According to Joemat-Pettersson, the Germans are the biggest trading partner for South Africa’s citrus in the off-season of EU producers such as Spain, Italy and Greece.
“Approximately 40 percent of South Africa citrus exports go to the EU. I’m pleased by this bilateral meeting. The Germans have been good partners also in terms of offering us technical assistance in agriculture,” she said.
The two ministers also discussed issues relating to current agricultural and trade policies, world food security and cooperation in vocational training.
Last week, Germany made an undertaking to increase trade in Africa, South Africa in particular. South Africa exports fresh citrus fruit annually to the EU, with a value close to R3 billion.
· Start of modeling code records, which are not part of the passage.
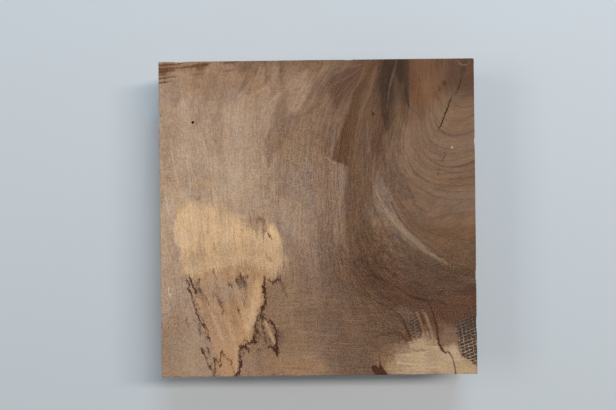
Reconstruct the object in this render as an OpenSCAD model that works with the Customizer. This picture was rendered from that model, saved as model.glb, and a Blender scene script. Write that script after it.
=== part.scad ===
// Square turning blank: one block of spalted hardwood, sawn out beside a knot and lying on its broad face.
// Millimetres. The origin is the middle of the underside, +X runs left to right, +Y front to back, +Z up.
// The back right corner is the one nearest the knot.

/* [Block] */
// Length of the block, left to right
blank_l = 203.2; // [120:0.1:400]
// Width of the block, front to back
blank_w = 203.2; // [120:0.1:400]
// Thickness of the block
blank_t = 50.8; // [30:0.1:150]
// Width of the soft flat that handling leaves along every sawn edge
arris = 0.4; // [0.1:0.1:2]

/* [Worm hole] */
// Diameter of the tunnel, the same from its mouth to its end
worm_d = 1.8; // [0.8:0.1:4]
// Depth that the tunnel reaches, measured along its axis
worm_depth = 12; // [3:1:24]
// Lean of the tunnel away from upright, in degrees
worm_lean = 14; // [0:1:30]
// Distance from the left face to the tunnel's mouth
worm_from_left = 21.9; // [10:0.1:80]
// Distance from the back face to the tunnel's mouth
worm_from_back = 39.3; // [10:0.1:80]

/* [Drying crack] */
// Widest opening of the crack in the top face
crack_w = 0.7; // [0.3:0.1:2]
// Depth of the crack below the top face
crack_depth = 9; // [2:1:24]

/* [Hidden] */
$fn = 48;

// How far a cutting shape runs past the top face
overcut = 1;

// The crack opened as two stretches, one beside the other's end. Each is a route through the top face, given
// as distances in from the right face and from the back face, and runs from the knot out along a ray of the wood.
crack_routes = [
    [[8.1, 10.6], [8.6, 14.0], [9.6, 17.6], [10.4, 20.6], [11.9, 23.1], [13.6, 25.4]],
    [[14.5, 24.6], [15.8, 28.6], [17.8, 32.9], [19.0, 36.4], [20.4, 39.6], [22.1, 43.8], [24.6, 47.4]]
];

// Direction of a route at point i, taken between its neighbours
function crack_run(route, i) =
    route[min(i + 1, len(route) - 1)] - route[max(i - 1, 0)];

// Half of the opening at point i: nothing at the two tips, widest in the middle
function crack_half(route, i) = crack_w / 2 * sin(180 * i / (len(route) - 1));

// Point i on one bank of the crack, side 1 or -1
function crack_bank(route, i, side) =
    let (run = crack_run(route, i), across = [-run[1], run[0]] / norm(run))
        route[i] + side * crack_half(route, i) * across;

// A square with its four corners taken off by the arris, standing on its lower edge
module sawn_section(w, h) {
    polygon([
        [-w / 2 + arris, 0], [w / 2 - arris, 0], [w / 2, arris], [w / 2, h - arris],
        [w / 2 - arris, h], [-w / 2 + arris, h], [-w / 2, h - arris], [-w / 2, arris]
    ]);
}

// The block as it left the saw: what the three pairs of faces have in common
module sawn_block() {
    intersection() {
        translate([0, -blank_w / 2, 0])
            linear_extrude(blank_t)
                sawn_section(blank_l, blank_w);
        translate([0, blank_w / 2, 0])
            rotate([90, 0, 0])
                linear_extrude(blank_w)
                    sawn_section(blank_l, blank_t);
        translate([-blank_l / 2, 0, 0])
            rotate([90, 0, 90])
                linear_extrude(blank_l)
                    sawn_section(blank_w, blank_t);
    }
}

// A round tunnel that leans away from the knot as it goes down
module worm_hole() {
    translate([-blank_l / 2 + worm_from_left, blank_w / 2 - worm_from_back, blank_t])
        rotate([0, worm_lean, 0])
            translate([0, 0, -worm_depth])
                cylinder(h = worm_depth + overcut, d = worm_d);
}

// A thin upright cut for each stretch, with a bank on each side, closed at both tips
module drying_crack() {
    for (route = crack_routes) {
        last = len(route) - 1;
        banks = concat(
            [for (i = [0 : last]) crack_bank(route, i, 1)],
            [for (i = [last - 1 : -1 : 1]) crack_bank(route, i, -1)]
        );
        translate([blank_l / 2, blank_w / 2, blank_t - crack_depth])
            linear_extrude(crack_depth + overcut)
                polygon(-1 * banks);
    }
}

module blank() {
    color([0.58, 0.46, 0.36])
        difference() {
            sawn_block();
            worm_hole();
            drying_crack();
        }
}

blank();
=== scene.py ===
import math
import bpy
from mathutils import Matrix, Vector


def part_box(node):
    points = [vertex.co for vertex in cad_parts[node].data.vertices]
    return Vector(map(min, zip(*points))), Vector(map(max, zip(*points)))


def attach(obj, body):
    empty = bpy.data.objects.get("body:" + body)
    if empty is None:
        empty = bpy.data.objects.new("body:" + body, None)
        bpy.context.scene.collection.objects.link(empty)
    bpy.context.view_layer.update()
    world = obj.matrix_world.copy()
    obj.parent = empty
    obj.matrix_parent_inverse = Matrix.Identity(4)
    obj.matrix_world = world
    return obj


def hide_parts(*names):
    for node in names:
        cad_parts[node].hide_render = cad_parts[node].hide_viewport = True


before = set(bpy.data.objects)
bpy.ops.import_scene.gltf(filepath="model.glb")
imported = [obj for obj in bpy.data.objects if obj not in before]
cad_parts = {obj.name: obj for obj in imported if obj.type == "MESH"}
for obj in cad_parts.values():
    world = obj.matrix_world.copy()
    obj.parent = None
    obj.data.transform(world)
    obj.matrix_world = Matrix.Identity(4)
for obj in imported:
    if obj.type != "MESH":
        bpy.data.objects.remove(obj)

from types import SimpleNamespace
import bmesh
import bpy
import numpy as np

scene = bpy.context.scene
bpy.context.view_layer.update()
low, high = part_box("blank")
mm = 0.001
length, width, thick = [side / mm for side in high - low]
halfX, halfY = length / 2, width / 2
print("frame loaded:", round(length, 1), "x", round(width, 1), "x", round(thick, 1), "mm")

# All places below are in millimetres from the middle of the block: x to the right, y to the back.
# Depth is measured down from the top face.


# The sawn block

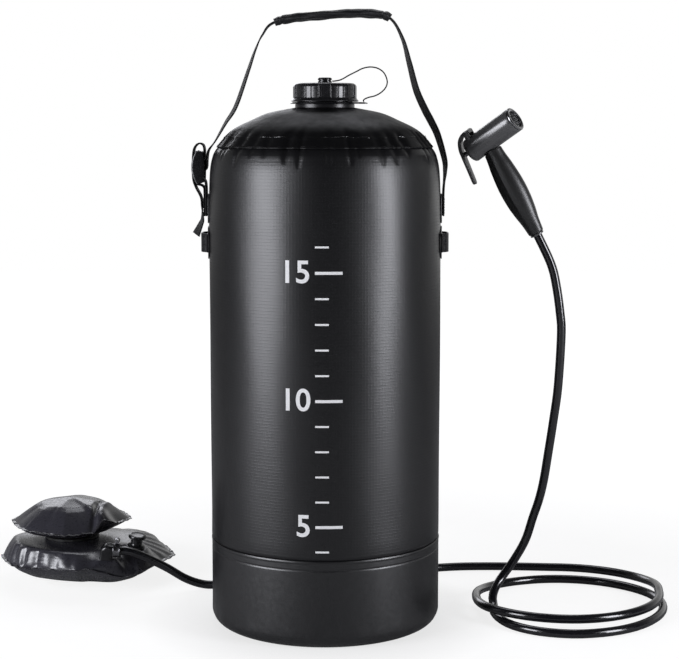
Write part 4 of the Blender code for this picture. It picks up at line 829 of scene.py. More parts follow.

The meeting also culminated in the signing of a statement of intent regarding cooperation in the field of vocational training for the development of the agricultural economy and providing the population with safe food.
South Africa mainly exports wines, paper and processed fruits and vegetables, including fresh grapes and other products, to Germany.
As part of the trade partnership between the two countries, South Africa is looking at an agreement for the protection of Geographical Indications (GIs) with regard to agricultural products such as cheese, meat products and olive oil.
The EU has a well-developed GI protection system. South Africa has just started with products like Rooibos and honeybush tea.
To date, Germany has signed the following agreements with South Africa:
• Declaration of Intent to cooperate in the fields of assisting cooperatives and industrial development, signed 10 October 1999.
• Agreement with SA regarding the development of advisory services in Limpopo (known then as the Northern Province), signed 10 December 1999.
• A cooperation agreement was signed between Germany and South Africa on cooperation in the field of veterinary affairs on 26 September 2008.
• A Declaration of Intent on cooperation in the field of initial and continuing vocational training was signed 26 September 2008.